- Directed by: Chad Archibald
- Written by: Chad Archibald Cody Calahan
- Starring: Michelle Mylett Caroline Korycki Gemma Bird Matheson
- Cinematography: Marc Forand
- Edited by: Nick Montgomery
- Music by: Steph Copeland
- Production companies: Black Fawn Films Breakthrough Entertainment
- Distributed by: Breakthrough Entertainment
- Release date: August 2, 2014 (Fantasia Film Festival);
- Running time: 88 minutes
- Country: Canada
- Language: English

= The Drownsman =

The Drownsman is a 2014 Canadian horror/fantasy thriller that was directed by Chad Archibald, who co-wrote the script with Cody Calahan. The film had its world premiere on 2 August 2014 at the Fantasia Film Festival and stars Michelle Mylett as a hydrophobic young woman that finds that the cure might be worse than the fear itself. Filming took place in Guelph, Ontario during winter of 2013.

==Plot==
A near-death experience in a lake leaves Madison (Michelle Mylett) with extreme hydrophobia. It's grown so bad that she's unable to attend her best friend Hannah's (Caroline Korycki) wedding because of the rain, as Madison believes that a sinister figure known as the Drownsman (Ry Barrett) will pull her into his world and kill her. In their attempt to help her, Madison's friends try to hold a seance to make contact with this being and find that Madison is being haunted by Sebastian Donner (also played by Barrett), a serial killer that loved to listen to his victims' hearts beat as they slowly died.

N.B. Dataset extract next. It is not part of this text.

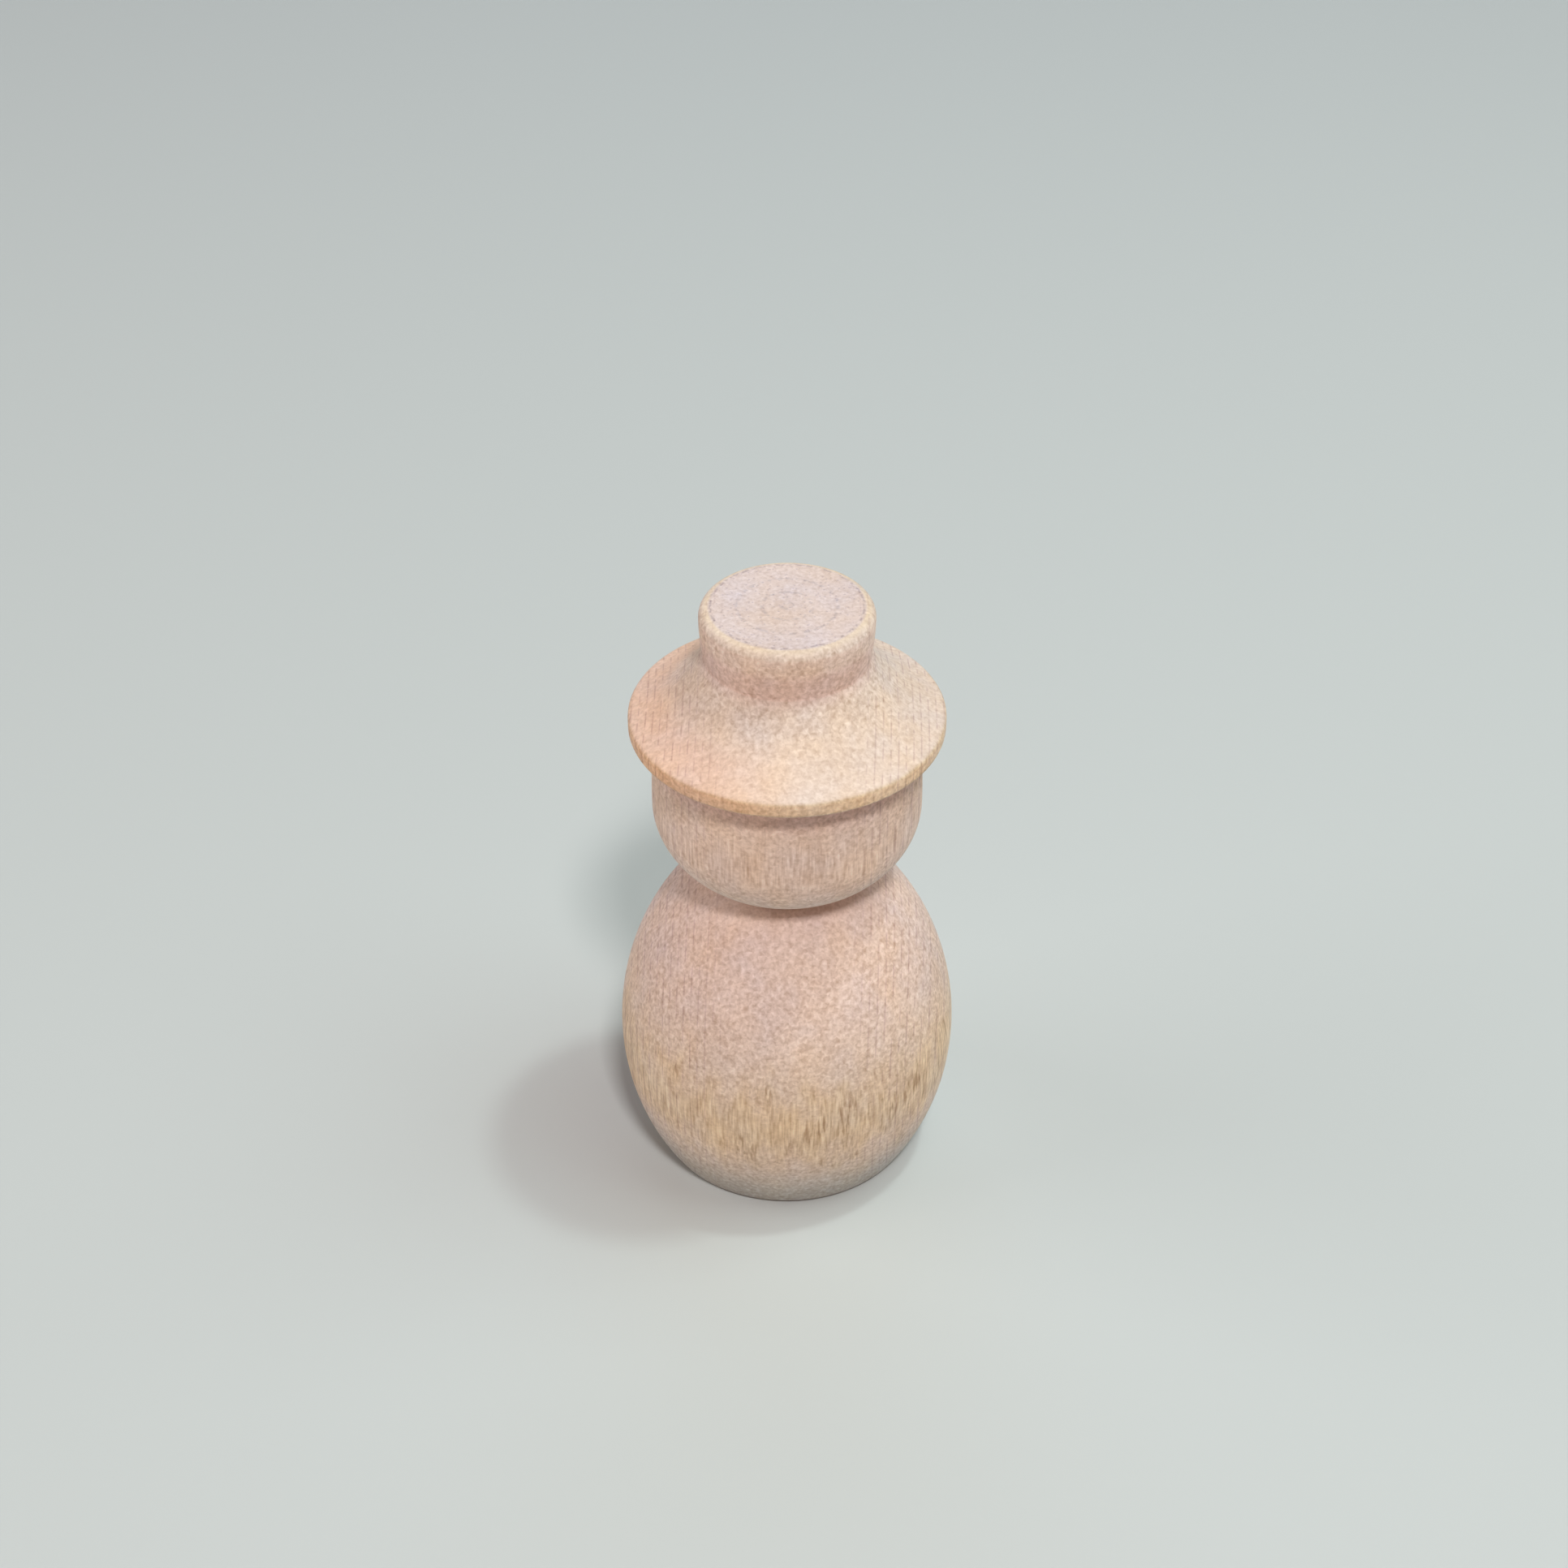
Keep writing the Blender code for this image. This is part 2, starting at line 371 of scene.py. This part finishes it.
# %% Solid textures for wood
class Wood(Recipe):
    """Textures of one piece of wood, all in millimetres from the middle of the base."""

    def __init__(self, name, shift):
        super().__init__(bpy.data.materials.new(name))
        self.shift = shift
        where = self.node("ShaderNodeTexCoord", output="Object")
        in_mm = {0: where, "Scale": 1 / MM}
        self.place = self.node("ShaderNodeVectorMath", {"operation": "SCALE"}, in_mm)
        self.x, self.y, self.z = (
            self.node("ShaderNodeSeparateXYZ", None, {"Vector": self.place}, axis) for axis in "XYZ"
        )
        self.radius = (self.x * self.x + self.y * self.y) ** 0.5
        self.across = self.node("ShaderNodeAttribute", {"attribute_name": "across"}, output="Fac")

    def stretch(self, size, place=None):
        """Place, shifted, and divided by a cell size in x, y and z."""
        sockets = {"Vector": place or self.place, "Location": self.shift}
        sockets["Scale"] = tuple(1 / s for s in size)
        return self.node("ShaderNodeMapping", None, sockets)

    def cloud(self, size, detail=1.0, rough=0.5, distort=0.0, place=None):
        """Noise about 0, from -0.5 to 0.5, with blobs of that size."""
        sockets = {"Vector": self.stretch(size, place), "Scale": 1.0, "Detail": detail}
        sockets |= {"Roughness": rough, "Distortion": distort}
        return self.node("ShaderNodeTexNoise", None, sockets) - 0.5

    def pores(self, size):
        """1 at scattered points and 0 between them; size is that of one point's cell.

        A point fades out between 0.12 and 0.26 of a cell from its middle.
        """
        sockets = {"Vector": self.stretch(size), "Scale": 1.0, "Randomness": 1.0}
        return self.node("ShaderNodeTexVoronoi", None, sockets).between(0.26, 0.12)

    def layers(self, spacing, width):
        """Lines where upright sheets meet the surface; width is a share of spacing.

        The sheets wave a little and are slightly cupped, as x + noise + 0.003 y y.
        """
        wave = self.cloud((9, 30, 60)) * 0.9 + self.y * self.y * 0.003
        turn = (self.x + wave) * (1 / spacing)
        return turn.math("PINGPONG", turn, 0.5).between(width, 0.0)

    def turning(self, spacing):
        """Noise of radius and height alone, the same all round: the tool's faint ridges."""
        place = self.node("ShaderNodeCombineXYZ", None, {"X": self.radius, "Z": self.z})
        return self.cloud((spacing, spacing, spacing), place=place)

    def ring(self, radius, width):
        """1 on a circle about the axis, falling to 0 at width away."""
        return abs(self.radius - radius).between(width, 0.0)

    def band(self, low, high, soften):
        """1 between two heights, with uneven edges that soften over that many millimetres."""
        height = self.z + self.cloud((2.2, 2.2, 4.5), detail=2.0) * 12.0
        return height.between(low - soften, low + soften) * height.between(high + soften, high - soften)


# %% [markdown]
# ## Bare birch
#
# The wood has no stain or varnish. Where it is cut along its length it is golden with
# brown streaks, on a slope it is rosier and speckled, and on the level top, which is
# end grain, it is a cool grey-pink. Each piece mixes three such tones by how far its
# surface is cut across the fibres. Everything else is a small tint up or down, because
# a few percent is all that real birch shows. A light sheen stands for the fine fuzz
# that sanding leaves.

# %% Finish of sanded wood
# the grain stands up by only about a hundredth of a millimetre
SANDED = {"IOR": 1.45, "Specular IOR Level": 0.35, "Sheen Weight": 0.12, "Sheen Roughness": 0.4}
BUMP = {"Strength": 0.30, "Distance": 0.08 * MM}


# %% Birch for one piece
def birch(name, tones, shift, streaky, marks_and_painted_light):
    """Bare birch; tones are for an upright side, a slope and end grain.

    Fibres show as streaks between the two heights of streaky, or nowhere if it is None.
    """
    w = Wood(name, shift)

    # how the surface is cut, and where fibres show along their length
    slope = w.across.between(0.08, 0.50)
    level = w.across.between(0.965, 0.995)
    along = (1 - slope) * (w.band(*streaky, 2.5) if streaky else 0.0)
    calm = 1 - w.across.between(0.45, 0.95) * 0.42

    # what the wood holds, from fine to coarse, with cell sizes in millimetres
    fibres = w.cloud((0.25, 0.25, 2.2))
    specks = w.cloud((0.42, 0.42, 0.40), detail=1.5, rough=0.6, distort=0.4)
    flecks = w.cloud((0.9, 0.18, 0.45)) * (1 - level)
    drift = w.cloud((5.0, 5.0, 6.0), detail=2.0)
    hue = w.cloud((4.0, 4.0, 5.0), detail=2.0)
    turning = w.turning(0.5)
    flank = abs(w.x).between(4.0, 9.0)  # layers show only towards the two sides
    layers = w.layers(0.70, 0.17) * w.cloud((0.9, 1.0, 2.2)).between(-0.12, 0.12) * flank
    pores = w.pores((0.50, 0.50, 2.0)) * level

    # the tone of the cut, then every tint over it
    streaks = fibres * 1.5 + specks * 0.6
    dots = (specks * 1.40 + flecks * 0.30 + fibres * 0.25) * calm
    grain = streaks * along + dots * (1 - along) + drift * 0.25 + turning * 0.08
    colour = w.mix(level, w.mix(slope, *tones[:2]), tones[2])
    colour = w.tint(colour, hue, (0.12, -0.02, -0.30))
    colour = w.tint(colour, grain, (0.62, 0.80, 0.95))
    colour = w.tint(colour, layers, (-0.20, -0.27, -0.24))
    colour = w.tint(colour, pores, (-0.18, -0.20, -0.15))
    # marks of the lathe and of the wood, then painted light and shade, all as tints
    for amount, strength in marks_and_painted_light(w):
        colour = w.tint(colour, amount, strength)

    # the same grain stands up a little, and pores and layers lie a little lower
    relief = grain * 0.5 + turning * 0.15 - pores * 0.5 - layers * 0.4
    bump = w.node("ShaderNodeBump", None, {"Height": relief} | BUMP)
    return w.paint(colour, {"Roughness": fibres * 0.10 + 0.66, "Normal": bump} | SANDED)


# %% [markdown]
# ## Marks of the lathe, and painted light and shade
#
# Edges that a turner rounds over are cut at every angle and take on a golden tone. The
# crown was faced off with a tool that came in from the side, so it keeps a broken line
# just inside its edge and faint circles nearer the middle. Painted shade darkens the
# crown's foot, the head under the brim and towards the neck, and the body towards its
# base, and a painted warm light tints the left of the brim. These could be painted as a
# mask image; a few functions of height and radius do it, and fit any size.


# %% Marks and painted light on the hat
def hat_marks_and_painted_light(w):
    """Golden rim, crown edge, circles on the flat; painted shade at the crown's foot, painted warm
    light on the left.
    """
    rim = w.radius.between(13.2, 14.15) * (1 - w.across.between(0.3, 0.95))
    edge = w.ring(7.1, 0.5) * w.z.between(58.7, 59.5)
    # painted shade: darker where the crown's wall meets the flare, in the crease and under the crown's
    # shadow
    foot = w.z.between(53.8, 55.2) * w.z.between(58.2, 57.0)
    # painted light: the brim's left is tinted orange, as warmer light from that side would tint it
    painted_warm_light = w.x.between(3.0, -9.0) * w.radius.between(8.5, 12.0)
    flat = w.z.between(59.6, 59.95)
    broken = w.cloud((0.6, 0.6, 0.6)).between(-0.06, 0.08)
    circles = w.ring(0.5, 0.3) + w.ring(2.2, 0.3) + w.ring(4.4, 0.3)
    return [
        (edge, (0.0, 0.0, -0.07)),
        (rim, (-0.02, -0.07, -0.24)),
        (foot, (-0.06, -0.10, -0.06)),
        (painted_warm_light, (0.0, -0.14, -0.20)),
        (w.ring(6.7, 0.2) * broken * flat, (-0.30, -0.33, -0.30)),
        (circles * broken * flat, (-0.18, -0.18, -0.15)),
    ]


# %% Painted shade on the head
def painted_head_shade(w):
    """Painted shade: rosier and darker under the brim, and greyer and darker towards the neck."""
    return [
        # painted shade: darker and rosier just under the brim, where the brim's shadow falls
        (w.z.between(43.5, 46.0), (-0.05, -0.12, -0.09)),
        # painted shade: the lower face is greyer and darker towards the neck, where it turns under
        (w.z.between(37.5, 34.0), (-0.12, -0.04, -0.02)),
    ]


# %% Marks and painted shade on the body
def body_marks_and_painted_shade(w):
    """Golden belly with clusters of brown streaks in it, and painted shade that greys the foot."""
    belly = w.band(9.0, 16.0, 3.0)
    streaks = w.cloud((0.28, 0.28, 2.2)).between(0.0, 0.14)
    clusters = streaks * w.cloud((2.4, 2.4, 5.0)).between(-0.05, 0.10)
    return [
        (belly, (0.0, -0.02, -0.14)),
        (belly * clusters, (-0.30, -0.38, -0.44)),
        # painted shade: greyer and darker towards the base, where little light reaches from below
        (w.z.between(9.5, 1.0), (-0.40, -0.25, -0.20)),
    ]


# %% [markdown]
# ## One wood for each piece
#
# The pieces are cut from the same kind of wood, but not from the same spot in it. One
# material could serve all three, and then the golden belly or the marks of the hat would
# need masks. Instead each piece has its own: tones that differ by a few percent, and a
# shift that takes it to another spot in the textures. Each fine piece then takes the
# place of its plain solid.

# %% A wood for each piece
woods = {
    "body": birch(
        "body_birch", ((0.84, 0.62, 0.48), (0.84, 0.61, 0.52), (0.80, 0.60, 0.50)),
        (3.1, 1.7, 0.0), (9.0, 16.0), body_marks_and_painted_shade,
    ),
    "head": birch(
        "head_birch", ((0.86, 0.62, 0.50), (0.84, 0.62, 0.52), (0.80, 0.60, 0.50)),
        (5.3, 8.1, 4.0), (38.0, 41.5), painted_head_shade,
    ),
    "hat": birch(
        "hat_birch", ((0.89, 0.65, 0.53), (0.82, 0.63, 0.52), (0.75, 0.585, 0.54)),
        (9.7, 2.9, 8.0), None, hat_marks_and_painted_light,
    ),
}
for node, piece in pieces.items():
    piece.data.materials.append(woods[node])
    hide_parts(node)
    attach(piece, "root")

# %% [markdown]
# ## Floor
#
# A plain pale floor catches the shadow that shows how the base meets it, and reflects a
# little light under the body. A curved backdrop would do as well, but a large flat
# square is enough here, because the camera looks down and never sees its edge.

# %% Floor
FLOOR_SIDE = 1.6
bpy.ops.mesh.primitive_plane_add(size=FLOOR_SIDE)
floor = bpy.context.object
floor.name = "floor"
pale_floor = Recipe(bpy.data.materials.new("pale_floor"))
floor.data.materials.append(pale_floor.paint((0.62, 0.63, 0.62, 1), {"Roughness": 0.9}))
print(f"floor: {FLOOR_SIDE} m square")

# %% [markdown]
# ## Camera
#
# The figure is small, so it is seen from above and from close by, as someone sitting at
# a table sees it. A camera far away with a long lens would flatten it and hide how much
# wider the brim looks than the base.

# %% Camera
CAMERA_PLACE = (-0.28 * MM, -202.8 * MM, 191.0 * MM)
CAMERA_TILT = 36.53  # degrees below level
SENSOR_WIDTH, FOCAL_LENGTH = 36, 63.8  # millimetres
camera_data = bpy.data.cameras.new("camera")
camera_data.sensor_width = SENSOR_WIDTH
camera_data.lens = FOCAL_LENGTH
camera = bpy.data.objects.new("camera", camera_data)
camera.location = CAMERA_PLACE
camera.rotation_euler = (math.radians(90 - CAMERA_TILT), 0, 0)
bpy.context.scene.collection.objects.link(camera)
bpy.context.scene.camera = camera
print(f"camera {math.hypot(*CAMERA_PLACE) / MM:.0f} mm from the base")

# %% [markdown]
# ## Lights
#
# A room gives such a figure two main lights and a lot of soft fill. One small light
# high up makes the crown's short shadow on the brim, and one in front keeps the face of
# the body bright. Three large ones from the sides and the back stand for walls and
# windows. A picture of a room wrapped round the scene could light it too, but each of
# these lights can be moved or dimmed by itself.

# %% Lights
LIGHT_DISTANCE = 0.8  # metres
FIGURE_MIDDLE = TOP / 2


def soft_light(name, azimuth, elevation, size, watts, colour):
    """Square light at a bearing from +X and a height angle in degrees, facing the figure."""
    data = bpy.data.lights.new(name, "AREA")
    data.size, data.energy, data.color = size, watts, colour
    light = bpy.data.objects.new(name, data)
    a, e = math.radians(azimuth), math.radians(elevation)
    away = np.array([math.cos(a) * math.cos(e), math.sin(a) * math.cos(e), math.sin(e)])
    light.location = away * LIGHT_DISTANCE + np.array([0, 0, FIGURE_MIDDLE])
    light.rotation_euler = (math.pi / 2 - e, 0, a + math.pi / 2)
    bpy.context.scene.collection.objects.link(light)


soft_light("overhead", 10, 74, 0.05, 1.1, (0.85, 1.0, 0.98))
soft_light("front", -80, 54, 0.10, 2.85, (1.0, 1.0, 1.0))
soft_light("left", 180, 25, 0.6, 1.8, (0.95, 1.0, 1.0))
soft_light("right", 0, 62, 0.6, 2.8, (0.77, 0.97, 0.97))
soft_light("back", 90, 35, 0.6, 1.0, (0.5, 0.75, 1.0))

# %% [markdown]
# ## World
#
# Light that bounces between pieces of bare wood warms the shadows. More bounces and
# walls could do this, but a faint warm glow from all round is simpler. Where the camera
# looks past the floor it shouldn't see that glow, so it sees a plain pale backdrop, which
# gives no light. The Standard view transform shows the wood's colours as they are, where
# Blender's usual one would grey them.

# %% World
studio = Recipe(bpy.data.worlds.new("studio"))
glow = studio.node("ShaderNodeBackground", None, {"Color": (1.0, 0.45, 0.2, 1), "Strength": 0.12})
backdrop = studio.node("ShaderNodeBackground", None, {"Color": (0.56, 0.60, 0.60, 1), "Strength": 1.0})
seen = studio.node("ShaderNodeLightPath", output="Is Camera Ray")
both = studio.node("ShaderNodeMixShader", None, {0: seen, 1: glow, 2: backdrop})
studio.node("ShaderNodeOutputWorld", None, {"Surface": both})
bpy.context.scene.world = studio.owner
bpy.context.scene.view_settings.view_transform = "Standard"
print("world:", studio.owner.name)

However the group soon finds that their attempts to help Madison has caused the Drownsman to notice them as well and he begins to pick them off one by one.

==Cast==
- Michelle Mylett as Madison
- Caroline Korycki as Hannah
- Gemma Bird Matheson as Kobie
- Sydney Kondruss as Lauren
- Clare Bastable as Cathryn
- Ry Barrett as The Drownsman / Sebastian Donner
- JoAnn Nordstrom as Isabelle Heller
- Samuel Borstein as Henley Jacobs
- Derrek Peels as Carter
- Breanne TeBoekhorst as Julia
- Katie Nicole Evans as Young Isabelle Heller

==Reception==
Nerdly gave The Drownsman three out of five stars, writing "As an homage to the works of Carpenter, Craven et al. it works. As a origin story for a new franchise villain it works. As a movie? Well if you're willing to ignore the odd flaw even in the films own internal logic like I did, then The Drownsman works. If not…" Twitch Film gave a mixed review, commenting that the film "made a valiant effort to bring itself around with strong visuals and a decent villain kill. It did not fully recover for me, but I still enjoyed the ride for the 'moist' part".